§ What the exercise asks: The listing below holds a line with "frame = slider_frame(path)" and a later line with "cad_parts[node].hide_render = cad_parts[node].hide_viewport". Write out those two lines and every line between them, exactly, and nothing else.

§ Source data:

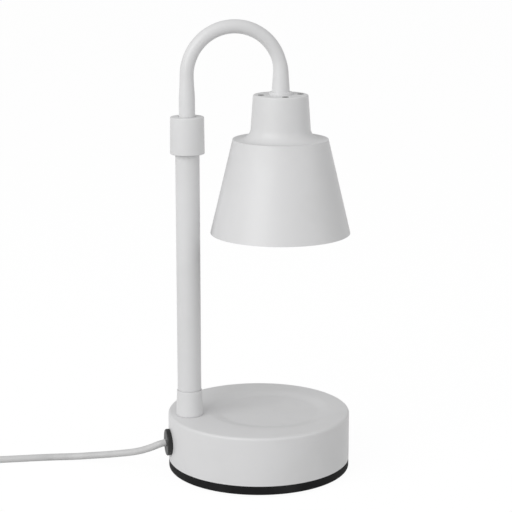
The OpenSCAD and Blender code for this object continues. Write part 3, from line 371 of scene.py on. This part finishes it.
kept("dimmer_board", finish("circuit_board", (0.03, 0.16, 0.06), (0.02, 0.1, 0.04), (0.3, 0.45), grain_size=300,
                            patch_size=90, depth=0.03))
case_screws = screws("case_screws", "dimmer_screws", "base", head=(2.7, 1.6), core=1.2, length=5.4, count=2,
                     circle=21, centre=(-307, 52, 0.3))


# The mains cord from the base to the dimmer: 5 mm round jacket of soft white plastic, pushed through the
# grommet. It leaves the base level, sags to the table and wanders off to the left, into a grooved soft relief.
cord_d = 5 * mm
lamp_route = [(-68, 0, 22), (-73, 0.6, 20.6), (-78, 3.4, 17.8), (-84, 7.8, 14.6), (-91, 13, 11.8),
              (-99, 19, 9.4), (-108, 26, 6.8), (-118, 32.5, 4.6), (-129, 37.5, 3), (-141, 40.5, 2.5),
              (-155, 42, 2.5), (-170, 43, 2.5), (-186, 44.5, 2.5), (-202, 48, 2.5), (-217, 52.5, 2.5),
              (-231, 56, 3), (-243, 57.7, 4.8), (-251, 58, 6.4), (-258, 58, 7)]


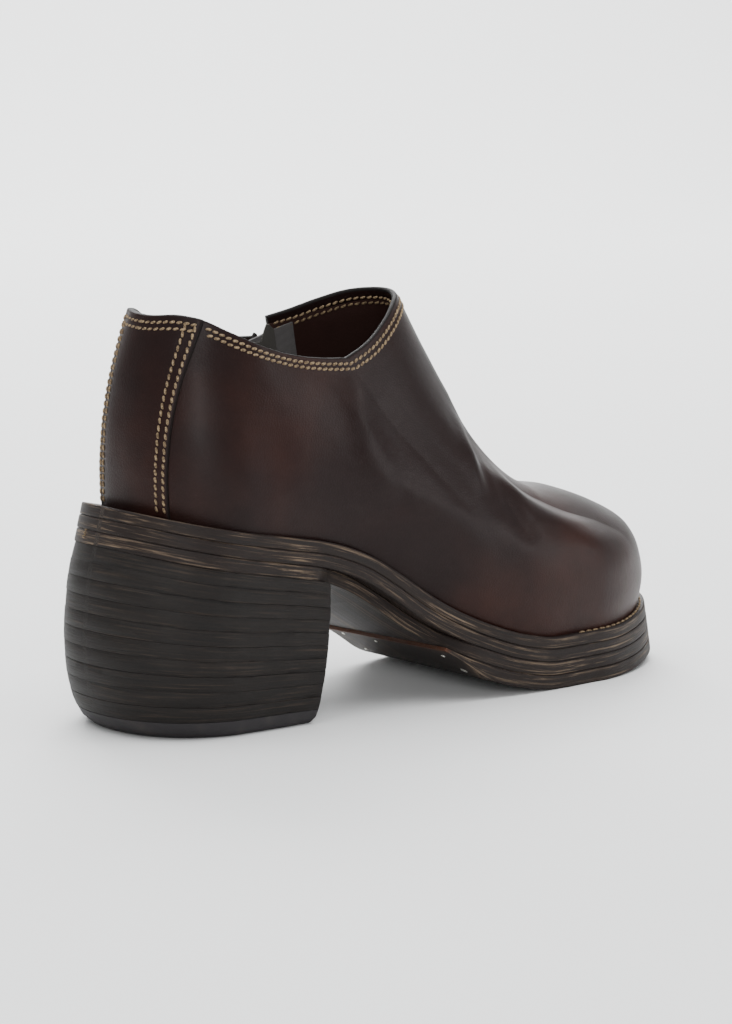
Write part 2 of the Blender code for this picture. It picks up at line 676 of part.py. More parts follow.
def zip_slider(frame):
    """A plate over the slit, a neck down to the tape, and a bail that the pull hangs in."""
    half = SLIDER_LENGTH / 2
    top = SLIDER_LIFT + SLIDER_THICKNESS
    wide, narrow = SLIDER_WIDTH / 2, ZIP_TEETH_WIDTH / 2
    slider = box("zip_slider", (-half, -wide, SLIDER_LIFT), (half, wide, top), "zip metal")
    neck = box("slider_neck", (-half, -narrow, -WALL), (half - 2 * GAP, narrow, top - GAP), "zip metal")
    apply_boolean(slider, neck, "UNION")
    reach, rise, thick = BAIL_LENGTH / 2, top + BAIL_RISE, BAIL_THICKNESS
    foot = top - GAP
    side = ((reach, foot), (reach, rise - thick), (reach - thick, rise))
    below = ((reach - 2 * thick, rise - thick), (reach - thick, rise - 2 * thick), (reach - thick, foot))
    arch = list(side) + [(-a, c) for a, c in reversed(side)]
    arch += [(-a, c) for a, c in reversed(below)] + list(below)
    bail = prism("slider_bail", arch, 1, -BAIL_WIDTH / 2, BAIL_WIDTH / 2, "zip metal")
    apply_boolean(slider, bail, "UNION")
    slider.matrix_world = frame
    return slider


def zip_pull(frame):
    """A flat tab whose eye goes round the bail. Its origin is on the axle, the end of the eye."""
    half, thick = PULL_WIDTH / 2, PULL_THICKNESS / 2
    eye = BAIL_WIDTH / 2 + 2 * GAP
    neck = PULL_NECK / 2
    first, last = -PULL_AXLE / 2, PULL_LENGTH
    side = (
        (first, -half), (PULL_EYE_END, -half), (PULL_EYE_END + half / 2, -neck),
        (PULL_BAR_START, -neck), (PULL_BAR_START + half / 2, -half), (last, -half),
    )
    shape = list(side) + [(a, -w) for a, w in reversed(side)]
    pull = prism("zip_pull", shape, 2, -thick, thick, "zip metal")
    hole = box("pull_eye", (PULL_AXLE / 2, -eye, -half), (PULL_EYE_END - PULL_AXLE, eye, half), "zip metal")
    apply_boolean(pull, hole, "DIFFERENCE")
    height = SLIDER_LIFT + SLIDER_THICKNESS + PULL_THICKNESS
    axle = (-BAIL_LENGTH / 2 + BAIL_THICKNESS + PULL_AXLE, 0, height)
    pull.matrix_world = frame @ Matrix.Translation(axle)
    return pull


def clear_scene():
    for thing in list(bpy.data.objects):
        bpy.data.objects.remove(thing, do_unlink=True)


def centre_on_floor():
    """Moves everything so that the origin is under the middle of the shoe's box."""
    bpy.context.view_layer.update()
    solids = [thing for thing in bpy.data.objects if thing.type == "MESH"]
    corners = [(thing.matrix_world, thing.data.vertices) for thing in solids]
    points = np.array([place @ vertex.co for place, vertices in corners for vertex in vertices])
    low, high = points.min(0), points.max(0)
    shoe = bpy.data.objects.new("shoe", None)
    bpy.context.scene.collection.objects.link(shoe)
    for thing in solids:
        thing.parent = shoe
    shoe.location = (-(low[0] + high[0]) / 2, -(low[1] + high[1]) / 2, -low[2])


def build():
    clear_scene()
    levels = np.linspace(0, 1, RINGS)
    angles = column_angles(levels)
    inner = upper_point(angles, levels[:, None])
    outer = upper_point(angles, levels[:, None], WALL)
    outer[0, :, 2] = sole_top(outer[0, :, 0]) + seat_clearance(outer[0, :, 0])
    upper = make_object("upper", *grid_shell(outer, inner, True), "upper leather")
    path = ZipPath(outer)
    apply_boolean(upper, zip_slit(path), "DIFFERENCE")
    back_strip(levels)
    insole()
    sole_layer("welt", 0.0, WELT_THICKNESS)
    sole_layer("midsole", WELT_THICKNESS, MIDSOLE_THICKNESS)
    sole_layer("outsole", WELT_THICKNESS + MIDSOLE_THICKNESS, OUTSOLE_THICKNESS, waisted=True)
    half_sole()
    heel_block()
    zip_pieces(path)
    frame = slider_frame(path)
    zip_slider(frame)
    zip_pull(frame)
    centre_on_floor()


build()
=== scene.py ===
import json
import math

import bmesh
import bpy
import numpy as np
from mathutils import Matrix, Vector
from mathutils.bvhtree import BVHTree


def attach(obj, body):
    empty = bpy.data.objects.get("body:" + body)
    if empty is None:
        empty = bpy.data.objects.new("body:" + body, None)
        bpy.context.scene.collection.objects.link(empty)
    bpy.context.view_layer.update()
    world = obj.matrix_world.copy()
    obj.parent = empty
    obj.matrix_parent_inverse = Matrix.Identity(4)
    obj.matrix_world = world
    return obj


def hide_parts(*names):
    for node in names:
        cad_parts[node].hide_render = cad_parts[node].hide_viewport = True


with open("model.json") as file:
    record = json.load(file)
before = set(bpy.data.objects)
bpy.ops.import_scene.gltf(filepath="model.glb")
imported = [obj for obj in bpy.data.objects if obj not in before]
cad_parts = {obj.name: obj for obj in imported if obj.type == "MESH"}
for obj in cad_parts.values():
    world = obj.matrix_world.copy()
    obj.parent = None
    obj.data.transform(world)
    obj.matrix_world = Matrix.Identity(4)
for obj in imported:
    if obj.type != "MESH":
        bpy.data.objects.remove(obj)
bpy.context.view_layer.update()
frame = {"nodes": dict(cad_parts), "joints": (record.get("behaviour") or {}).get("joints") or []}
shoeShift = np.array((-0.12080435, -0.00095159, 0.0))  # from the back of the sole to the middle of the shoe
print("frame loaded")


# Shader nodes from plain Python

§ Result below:
    frame = slider_frame(path)
    zip_slider(frame)
    zip_pull(frame)
    centre_on_floor()


build()
=== scene.py ===
import json
import math

import bmesh
import bpy
import numpy as np
from mathutils import Matrix, Vector
from mathutils.bvhtree import BVHTree


def attach(obj, body):
    empty = bpy.data.objects.get("body:" + body)
    if empty is None:
        empty = bpy.data.objects.new("body:" + body, None)
        bpy.context.scene.collection.objects.link(empty)
    bpy.context.view_layer.update()
    world = obj.matrix_world.copy()
    obj.parent = empty
    obj.matrix_parent_inverse = Matrix.Identity(4)
    obj.matrix_world = world
    return obj


def hide_parts(*names):
    for node in names:
        cad_parts[node].hide_render = cad_parts[node].hide_viewport = True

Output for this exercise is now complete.